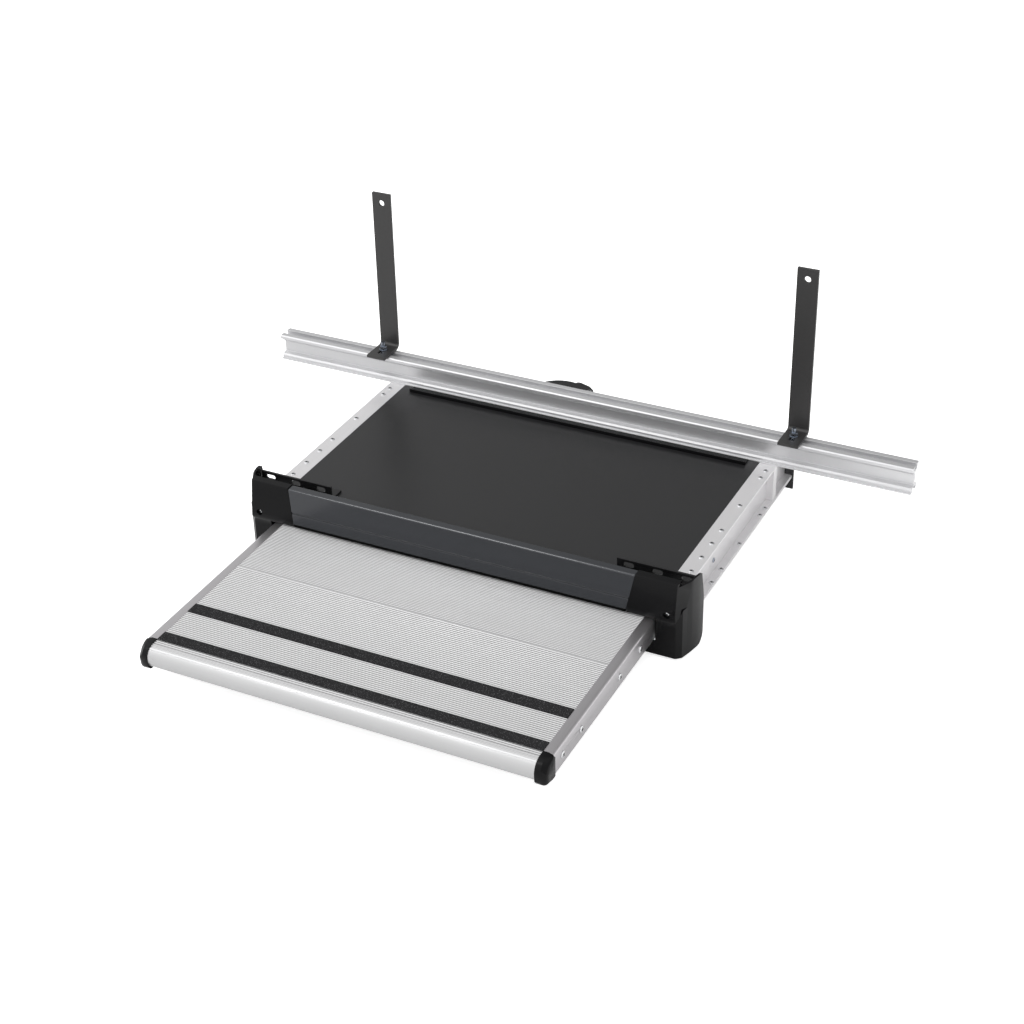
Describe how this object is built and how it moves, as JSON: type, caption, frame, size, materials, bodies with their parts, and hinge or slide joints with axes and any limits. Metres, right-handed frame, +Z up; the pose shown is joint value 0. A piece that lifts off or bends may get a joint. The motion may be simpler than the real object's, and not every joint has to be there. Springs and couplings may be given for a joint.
{
  "type": "caravan pull out step",
  "caption": "Pull out entrance step for a caravan: ribbed aluminium tread with black grip tapes in a flat black cassette, with slotted front brackets, rear beam and straps.",
  "frame": {"origin": "middle of the slot row in the two sill brackets, on the brackets' front faces", "axes": "+X to the right seen by someone facing the step, +Y from the step towards the vehicle's middle, +Z up"},
  "size_m": [0.975, 0.7983, 0.3605],
  "materials": {
    "tread_aluminium": "satin",
    "rail_aluminium": "satin",
    "bright_aluminium": "satin",
    "grip": "rough",
    "black_plastic": "matte",
    "white_nylon": "matte",
    "panel_paint": "satin",
    "fascia_finish": "satin",
    "black_steel": "satin",
    "plate_paint": "satin",
    "zinc": "satin",
    "gear_steel": "satin",
    "brass": "satin",
    "gearbox_black": "matte",
    "motor_black": "satin"
  },
  "bodies": {
    "cassette": {"top_panel": "panel_paint", "rear_clamp_strip": "black_plastic", "side_rail_left": "bright_aluminium", "side_rail_right": "bright_aluminium", "top_flange_left": "bright_aluminium", "top_flange_right": "bright_aluminium", "bottom_flange_left": "bright_aluminium", "bottom_flange_right": "bright_aluminium", "flange_screws": "zinc", "uplift_guide_left": "zinc", "uplift_guide_right": "zinc", "guide_screws": "zinc", "end_plate_left": "black_steel", "end_plate_right": "black_steel", "roller_bracket_left": "black_steel", "roller_bracket_right": "black_steel", "fascia": "fascia_finish", "fascia_screws": "zinc", "wiper_strip": "black_plastic", "end_cover_left": "black_plastic", "end_cover_right": "black_plastic", "cover_screws": "zinc", "sill_bracket_left": "black_steel", "sill_bracket_right": "black_steel", "bracket_screws": "zinc", "rear_gusset_left": "bright_aluminium", "rear_gusset_right": "bright_aluminium", "rear_plate": "plate_paint", "beam": "bright_aluminium", "beam_bolts": "zinc", "strap_left": "black_steel", "strap_right": "black_steel", "strap_bolts": "zinc", "motor_plate": "plate_paint", "plate_screws": "zinc", "gearbox_housing": "gearbox_black", "gearbox_lid": "gearbox_black", "lid_screws": "zinc", "motor": "motor_black"},
    "tread": {"tread_plank_front": "tread_aluminium", "tread_plank_rear": "tread_aluminium", "grip_tape_front": "grip", "grip_tape_rear": "grip", "tread_rail_left": "rail_aluminium", "tread_rail_right": "rail_aluminium", "nose_cap_left": "black_plastic", "nose_cap_right": "black_plastic", "rail_screws": "zinc", "rear_crossbar": "zinc", "rear_axles": "zinc"},
    "crank": {"crank_shaft": "zinc", "crank_arm": "zinc", "crank_pin": "zinc", "main_gear": "gear_steel"},
    "crank_roller": {"crank_roller": "white_nylon"},
    "motor_pinion": {"motor_pinion": "brass"},
    "rear_roller_left": {"rear_roller_left": "white_nylon"},
    "rear_roller_right": {"rear_roller_right": "white_nylon"},
    "front_roller_left": {"front_roller_left": "white_nylon"},
    "front_roller_right": {"front_roller_right": "white_nylon"}
  },
  "joints": [
    {"name": "crank_turn", "type": "hinge", "parent": "cassette", "child": "crank", "pos_m": [-0.059, 0.394, -0.0335], "axis": [0, 0, 1], "range_deg": [0, 86.77]},
    {"name": "tread_slide", "type": "slide", "parent": "cassette", "child": "tread", "axis": [0, 1, 0], "range_m": [0, 0.285]},
    {"name": "pinion_turn", "type": "hinge", "parent": "cassette", "child": "motor_pinion", "pos_m": [-0.03872, 0.42296, -0.02], "axis": [0, 0, 1], "range_deg": [-348, 0]},
    {"name": "crank_roller_turn", "type": "hinge", "parent": "crank", "child": "crank_roller", "pos_m": [-0.059, 0.092, -0.0386], "axis": [0, 0, 1], "continuous": true},
    {"name": "rear_roller_left_turn", "type": "hinge", "parent": "tread", "child": "rear_roller_left", "pos_m": [-0.28025, 0.097, -0.0594], "axis": [-1, 0, 0], "continuous": true},
    {"name": "rear_roller_right_turn", "type": "hinge", "parent": "tread", "child": "rear_roller_right", "pos_m": [0.28025, 0.097, -0.0594], "axis": [-1, 0, 0], "continuous": true},
    {"name": "front_roller_left_turn", "type": "hinge", "parent": "cassette", "child": "front_roller_left", "pos_m": [-0.2685, -0.016, -0.0796], "axis": [-1, 0, 0], "continuous": true},
    {"name": "front_roller_right_turn", "type": "hinge", "parent": "cassette", "child": "front_roller_right", "pos_m": [0.2685, -0.016, -0.0796], "axis": [-1, 0, 0], "continuous": true}
  ],
  "couplings": [
    {"joint": "tread_slide", "follows": "crank_turn", "m_per_rad": 0.18819},
    {"joint": "pinion_turn", "follows": "crank_turn", "ratio": -4}
  ]
}
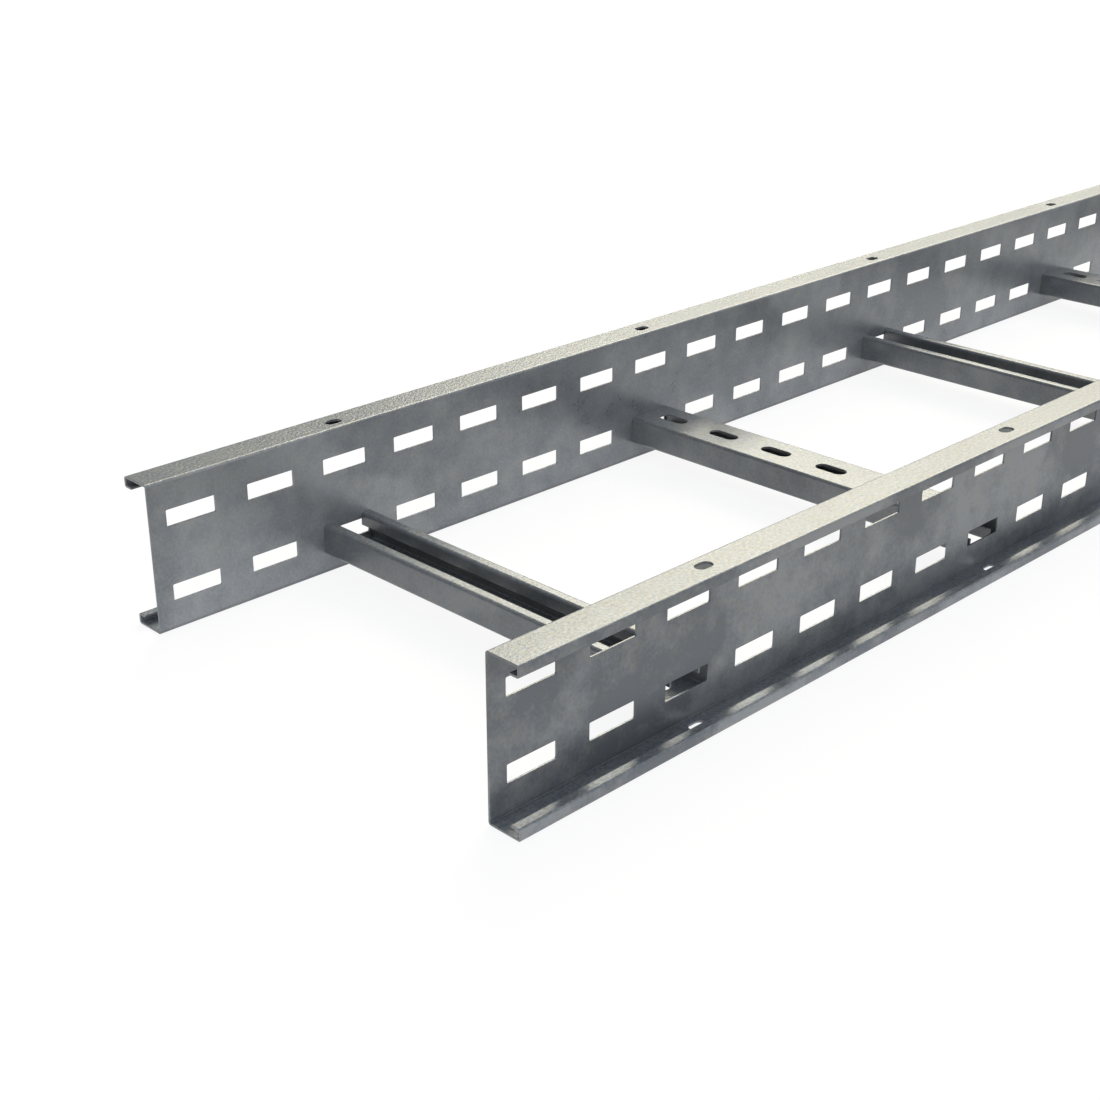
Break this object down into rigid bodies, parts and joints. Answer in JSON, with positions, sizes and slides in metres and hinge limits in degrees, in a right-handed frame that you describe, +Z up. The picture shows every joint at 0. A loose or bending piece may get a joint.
● ● ● ● ●
> [DIRECTIVE]: Extract every entry above as it appears.

> [SOLUTION FOR THIS TASK]:
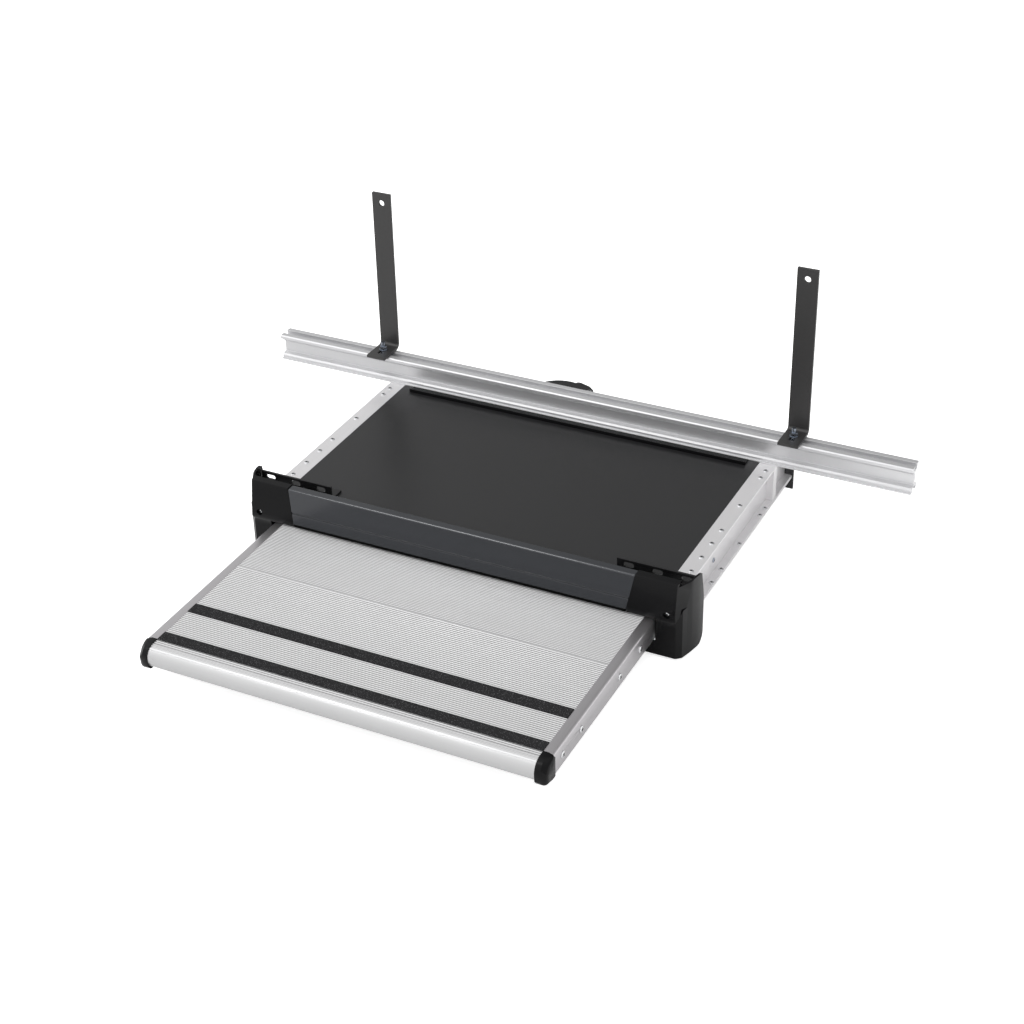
Describe how this object is built and how it moves, as JSON: type, caption, frame, size, materials, bodies with their parts, and hinge or slide joints with axes and any limits. Metres, right-handed frame, +Z up; the pose shown is joint value 0. A piece that lifts off or bends may get a joint. The motion may be simpler than the real object's, and not every joint has to be there. Springs and couplings may be given for a joint.
{
  "type": "caravan pull out step",
  "caption": "Pull out entrance step for a caravan: ribbed aluminium tread with black grip tapes in a flat black cassette, with slotted front brackets, rear beam and straps.",
  "frame": {"origin": "middle of the slot row in the two sill brackets, on the brackets' front faces", "axes": "+X to the right seen by someone facing the step, +Y from the step towards the vehicle's middle, +Z up"},
  "size_m": [0.975, 0.7983, 0.3605],
  "materials": {
    "tread_aluminium": "satin",
    "rail_aluminium": "satin",
    "bright_aluminium": "satin",
    "grip": "rough",
    "black_plastic": "matte",
    "white_nylon": "matte",
    "panel_paint": "satin",
    "fascia_finish": "satin",
    "black_steel": "satin",
    "plate_paint": "satin",
    "zinc": "satin",
    "gear_steel": "satin",
    "brass": "satin",
    "gearbox_black": "matte",
    "motor_black": "satin"
  },
  "bodies": {
    "cassette": {"top_panel": "panel_paint", "rear_clamp_strip": "black_plastic", "side_rail_left": "bright_aluminium", "side_rail_right": "bright_aluminium", "top_flange_left": "bright_aluminium", "top_flange_right": "bright_aluminium", "bottom_flange_left": "bright_aluminium", "bottom_flange_right": "bright_aluminium", "flange_screws": "zinc", "uplift_guide_left": "zinc", "uplift_guide_right": "zinc", "guide_screws": "zinc", "end_plate_left": "black_steel", "end_plate_right": "black_steel", "roller_bracket_left": "black_steel", "roller_bracket_right": "black_steel", "fascia": "fascia_finish", "fascia_screws": "zinc", "wiper_strip": "black_plastic", "end_cover_left": "black_plastic", "end_cover_right": "black_plastic", "cover_screws": "zinc", "sill_bracket_left": "black_steel", "sill_bracket_right": "black_steel", "bracket_screws": "zinc", "rear_gusset_left": "bright_aluminium", "rear_gusset_right": "bright_aluminium", "rear_plate": "plate_paint", "beam": "bright_aluminium", "beam_bolts": "zinc", "strap_left": "black_steel", "strap_right": "black_steel", "strap_bolts": "zinc", "motor_plate": "plate_paint", "plate_screws": "zinc", "gearbox_housing": "gearbox_black", "gearbox_lid": "gearbox_black", "lid_screws": "zinc", "motor": "motor_black"},
    "tread": {"tread_plank_front": "tread_aluminium", "tread_plank_rear": "tread_aluminium", "grip_tape_front": "grip", "grip_tape_rear": "grip", "tread_rail_left": "rail_aluminium", "tread_rail_right": "rail_aluminium", "nose_cap_left": "black_plastic", "nose_cap_right": "black_plastic", "rail_screws": "zinc", "rear_crossbar": "zinc", "rear_axles": "zinc"},
    "crank": {"crank_shaft": "zinc", "crank_arm": "zinc", "crank_pin": "zinc", "main_gear": "gear_steel"},
    "crank_roller": {"crank_roller": "white_nylon"},
    "motor_pinion": {"motor_pinion": "brass"},
    "rear_roller_left": {"rear_roller_left": "white_nylon"},
    "rear_roller_right": {"rear_roller_right": "white_nylon"},
    "front_roller_left": {"front_roller_left": "white_nylon"},
    "front_roller_right": {"front_roller_right": "white_nylon"}
  },
  "joints": [
    {"name": "crank_turn", "type": "hinge", "parent": "cassette", "child": "crank", "pos_m": [-0.059, 0.394, -0.0335], "axis": [0, 0, 1], "range_deg": [0, 86.77]},
    {"name": "tread_slide", "type": "slide", "parent": "cassette", "child": "tread", "axis": [0, 1, 0], "range_m": [0, 0.285]},
    {"name": "pinion_turn", "type": "hinge", "parent": "cassette", "child": "motor_pinion", "pos_m": [-0.03872, 0.42296, -0.02], "axis": [0, 0, 1], "range_deg": [-348, 0]},
    {"name": "crank_roller_turn", "type": "hinge", "parent": "crank", "child": "crank_roller", "pos_m": [-0.059, 0.092, -0.0386], "axis": [0, 0, 1], "continuous": true},
    {"name": "rear_roller_left_turn", "type": "hinge", "parent": "tread", "child": "rear_roller_left", "pos_m": [-0.28025, 0.097, -0.0594], "axis": [-1, 0, 0], "continuous": true},
    {"name": "rear_roller_right_turn", "type": "hinge", "parent": "tread", "child": "rear_roller_right", "pos_m": [0.28025, 0.097, -0.0594], "axis": [-1, 0, 0], "continuous": true},
    {"name": "front_roller_left_turn", "type": "hinge", "parent": "cassette", "child": "front_roller_left", "pos_m": [-0.2685, -0.016, -0.0796], "axis": [-1, 0, 0], "continuous": true},
    {"name": "front_roller_right_turn", "type": "hinge", "parent": "cassette", "child": "front_roller_right", "pos_m": [0.2685, -0.016, -0.0796], "axis": [-1, 0, 0], "continuous": true}
  ],
  "couplings": [
    {"joint": "tread_slide", "follows": "crank_turn", "m_per_rad": 0.18819},
    {"joint": "pinion_turn", "follows": "crank_turn", "ratio": -4}
  ]
}
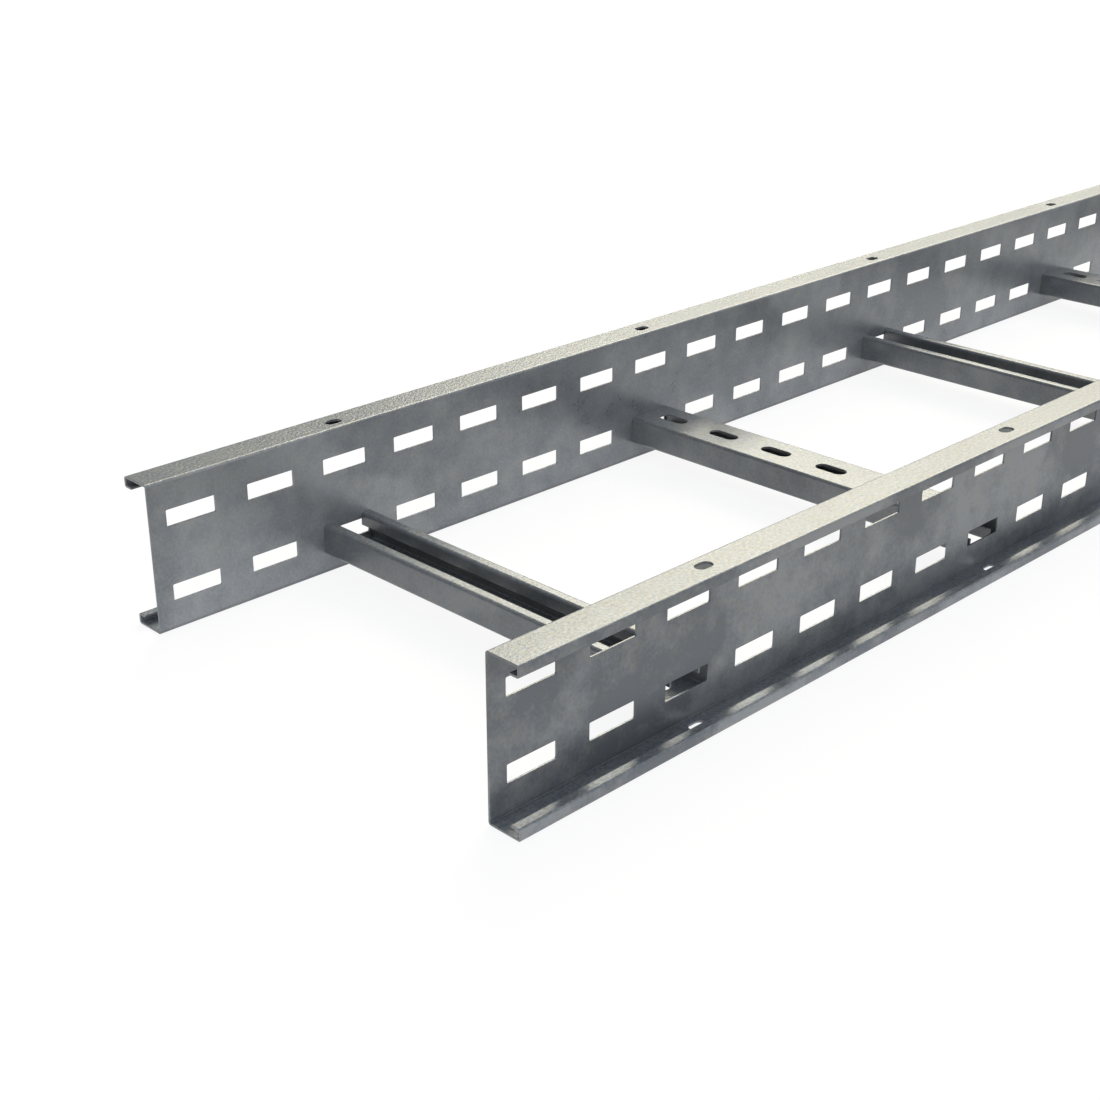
Break this object down into rigid bodies, parts and joints. Answer in JSON, with positions, sizes and slides in metres and hinge limits in degrees, in a right-handed frame that you describe, +Z up. The picture shows every joint at 0. A loose or bending piece may get a joint.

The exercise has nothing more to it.